The next day, as the plane circled tightly to gain maximum height, I wondered if I had finally overstretched myself, placing hopeful ambition ahead of sensible thinking. At 12,000 feet, the little aircraft door opened and I felt a rush of cold air as I slid my bottom to the edge. I dangled my legs over the edge and looked down at the tiny world below. It felt like an out-of-body experience. How could I do this?
Once again, it was the fear of humiliation that focused the mind. I had to do this. Professionalism and drive cleared my head as I counted down from 10. An instructor joined me, counting down with his fingers.

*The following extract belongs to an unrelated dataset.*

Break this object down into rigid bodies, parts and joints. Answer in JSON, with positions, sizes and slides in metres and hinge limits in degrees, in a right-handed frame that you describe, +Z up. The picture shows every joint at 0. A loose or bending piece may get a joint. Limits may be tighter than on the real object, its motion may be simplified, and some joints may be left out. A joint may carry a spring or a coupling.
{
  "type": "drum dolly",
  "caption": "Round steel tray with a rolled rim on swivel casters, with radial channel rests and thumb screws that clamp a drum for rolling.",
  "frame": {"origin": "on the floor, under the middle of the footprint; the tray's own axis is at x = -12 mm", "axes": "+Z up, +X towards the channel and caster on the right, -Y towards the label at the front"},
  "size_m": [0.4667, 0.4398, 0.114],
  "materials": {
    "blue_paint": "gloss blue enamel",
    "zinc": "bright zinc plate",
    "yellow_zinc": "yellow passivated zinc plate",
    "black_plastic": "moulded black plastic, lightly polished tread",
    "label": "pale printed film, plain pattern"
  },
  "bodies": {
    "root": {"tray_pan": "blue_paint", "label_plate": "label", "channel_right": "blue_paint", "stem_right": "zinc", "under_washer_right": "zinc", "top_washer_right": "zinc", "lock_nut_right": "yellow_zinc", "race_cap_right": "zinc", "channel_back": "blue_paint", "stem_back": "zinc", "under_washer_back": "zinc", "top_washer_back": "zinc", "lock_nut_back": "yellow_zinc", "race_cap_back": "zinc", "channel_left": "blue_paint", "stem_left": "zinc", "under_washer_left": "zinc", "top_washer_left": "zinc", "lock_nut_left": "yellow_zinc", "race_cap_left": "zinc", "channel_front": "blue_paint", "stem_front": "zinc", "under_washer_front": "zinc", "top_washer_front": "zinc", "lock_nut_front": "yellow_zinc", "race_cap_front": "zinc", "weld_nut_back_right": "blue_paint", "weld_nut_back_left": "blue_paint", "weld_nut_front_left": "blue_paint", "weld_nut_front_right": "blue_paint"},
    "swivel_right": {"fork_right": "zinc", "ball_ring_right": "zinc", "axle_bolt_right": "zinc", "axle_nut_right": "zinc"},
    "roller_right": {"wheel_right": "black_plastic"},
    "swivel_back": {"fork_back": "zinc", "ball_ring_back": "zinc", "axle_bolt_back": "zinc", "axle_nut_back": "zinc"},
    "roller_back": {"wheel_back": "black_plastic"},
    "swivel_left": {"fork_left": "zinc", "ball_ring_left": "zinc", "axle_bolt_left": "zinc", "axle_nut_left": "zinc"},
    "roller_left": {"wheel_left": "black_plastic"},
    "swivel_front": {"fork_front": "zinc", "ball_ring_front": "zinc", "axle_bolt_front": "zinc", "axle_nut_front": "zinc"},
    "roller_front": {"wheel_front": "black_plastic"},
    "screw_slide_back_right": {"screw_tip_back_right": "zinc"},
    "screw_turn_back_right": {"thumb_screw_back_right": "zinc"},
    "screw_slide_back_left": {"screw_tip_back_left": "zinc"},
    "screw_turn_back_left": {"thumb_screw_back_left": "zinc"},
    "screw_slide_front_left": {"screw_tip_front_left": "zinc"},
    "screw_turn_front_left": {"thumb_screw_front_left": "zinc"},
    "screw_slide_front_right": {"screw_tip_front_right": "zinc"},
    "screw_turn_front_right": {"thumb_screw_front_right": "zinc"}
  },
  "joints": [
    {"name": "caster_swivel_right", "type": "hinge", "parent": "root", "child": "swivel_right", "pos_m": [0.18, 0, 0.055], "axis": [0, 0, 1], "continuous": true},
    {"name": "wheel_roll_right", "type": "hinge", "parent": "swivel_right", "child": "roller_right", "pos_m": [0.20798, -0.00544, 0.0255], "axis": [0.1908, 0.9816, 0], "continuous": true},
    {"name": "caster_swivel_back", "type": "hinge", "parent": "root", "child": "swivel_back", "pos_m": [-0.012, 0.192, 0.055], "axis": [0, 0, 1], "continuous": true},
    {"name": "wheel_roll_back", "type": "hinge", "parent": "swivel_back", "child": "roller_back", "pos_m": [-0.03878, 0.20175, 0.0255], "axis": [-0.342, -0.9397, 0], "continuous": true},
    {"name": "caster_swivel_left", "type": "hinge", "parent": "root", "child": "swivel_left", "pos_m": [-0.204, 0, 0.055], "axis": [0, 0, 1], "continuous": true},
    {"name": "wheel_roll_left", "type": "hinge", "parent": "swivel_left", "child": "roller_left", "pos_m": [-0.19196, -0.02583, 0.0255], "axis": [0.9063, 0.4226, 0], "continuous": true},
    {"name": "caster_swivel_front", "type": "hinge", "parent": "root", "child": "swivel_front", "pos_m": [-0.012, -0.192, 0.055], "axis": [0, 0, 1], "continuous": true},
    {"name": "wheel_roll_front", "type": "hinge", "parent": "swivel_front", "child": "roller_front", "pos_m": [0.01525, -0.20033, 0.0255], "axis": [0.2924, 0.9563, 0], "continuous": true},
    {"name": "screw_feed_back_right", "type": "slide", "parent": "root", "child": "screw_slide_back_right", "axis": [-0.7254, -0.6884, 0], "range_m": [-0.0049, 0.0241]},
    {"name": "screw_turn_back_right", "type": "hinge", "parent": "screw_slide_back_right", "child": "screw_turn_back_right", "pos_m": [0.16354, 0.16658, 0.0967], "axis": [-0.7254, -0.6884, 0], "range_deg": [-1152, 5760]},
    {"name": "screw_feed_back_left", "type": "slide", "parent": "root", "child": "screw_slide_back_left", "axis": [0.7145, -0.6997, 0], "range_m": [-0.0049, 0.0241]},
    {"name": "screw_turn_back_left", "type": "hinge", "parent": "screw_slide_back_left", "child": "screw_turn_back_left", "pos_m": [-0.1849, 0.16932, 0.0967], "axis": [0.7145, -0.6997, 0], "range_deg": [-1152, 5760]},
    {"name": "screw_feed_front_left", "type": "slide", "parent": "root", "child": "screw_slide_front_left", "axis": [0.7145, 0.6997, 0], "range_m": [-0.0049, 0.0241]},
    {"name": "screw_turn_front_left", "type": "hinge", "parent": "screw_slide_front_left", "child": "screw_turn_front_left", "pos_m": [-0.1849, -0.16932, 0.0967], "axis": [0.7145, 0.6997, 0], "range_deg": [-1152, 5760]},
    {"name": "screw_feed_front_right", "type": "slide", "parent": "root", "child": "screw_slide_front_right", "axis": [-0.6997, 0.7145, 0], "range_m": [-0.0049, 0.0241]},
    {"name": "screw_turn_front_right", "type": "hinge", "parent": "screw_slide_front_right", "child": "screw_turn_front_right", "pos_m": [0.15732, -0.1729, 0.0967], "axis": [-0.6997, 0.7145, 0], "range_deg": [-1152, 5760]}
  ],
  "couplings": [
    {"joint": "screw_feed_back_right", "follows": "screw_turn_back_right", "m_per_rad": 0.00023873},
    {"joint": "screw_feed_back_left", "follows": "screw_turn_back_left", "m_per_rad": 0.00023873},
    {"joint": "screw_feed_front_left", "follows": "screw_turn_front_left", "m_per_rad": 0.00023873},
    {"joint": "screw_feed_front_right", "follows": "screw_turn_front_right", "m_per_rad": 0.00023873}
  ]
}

Five, four, three, two, one …
Despite every bone in my body wanting to coil back into the plane, I threw myself into the thin air. ‘F**k it,’ I thought, as my body tumbled. It’s a strange feeling to smother self-preservation with wanton risk and fear.
I plummeted through the air, and soon function and performance took over. The fear drained from my body and those little endorphins flooded through me, like I was in a drunken euphoria.
The feeling was extraordinary, but I was far from purging fear from my body.
My personal fears are far more complex than just vertigo. While few are numbingly overwhelming, I have had to confront a range of fears over the years. I’m not going to digress too much here, but I think it’s interesting to try to understand
my psyche and what it is that attracts people like myself to confront those fears.
I’m often asked when I have been most fearful, and while I could use examples of being in a capsized boat in the middle of the Atlantic or stuck in a collapsing crevasse field in Antarctica, I think my greatest fear happened in the Okavango Delta of Botswana.
I had been making a film about conservation in Africa with Princes William and Harry. It was a pretty surreal experience and one night I found myself around a campfire sandwiched between the two royals while a fellow conservationist shared extraordinary stories from the African wilderness.
One story stood out. Brad Bestelink is a South African conservationist who had come to Botswana to help run one of the camps with his wife, Andi. Keen scuba divers, they had been desperate to dive in the floodwaters of the Okavango Delta. Two things kept them from pursuing their dreams: crocodiles and hippos. These two animals, between them, are responsible for more human deaths in Africa than any other species.
They decided to recce a stretch of water. For many weeks, they observed the habits of the local wildlife and one day, confident that there were no hippos or crocodiles in the water, they took the brave decision to dive in. With full scuba gear and no protection, they leapt into the unexplored aquatic world. No one had ever braved this underwater world before, for obvious reasons.
They swam around in the 10-metre clear water, euphoric that they had defied the sceptics and survived a swim in the crocodile-infested waters, when suddenly from the depths appeared one of the prehistoric reptiles.
Brad and Andi were pretty sure they were about to become lunch, but remarkably the creature swam off. It appeared that the crocodile had no reference point for ‘bubble-making scuba diver’, unsure of whether they were friend or foe, predator or prey, so it left them alone.
The two divers emerged from the water, elated and relieved. The next day, they decided to put their theory to the test. Once again, a crocodile appeared but left them unscathed. The very unscientific principle of ‘crocodile swimming’ was born.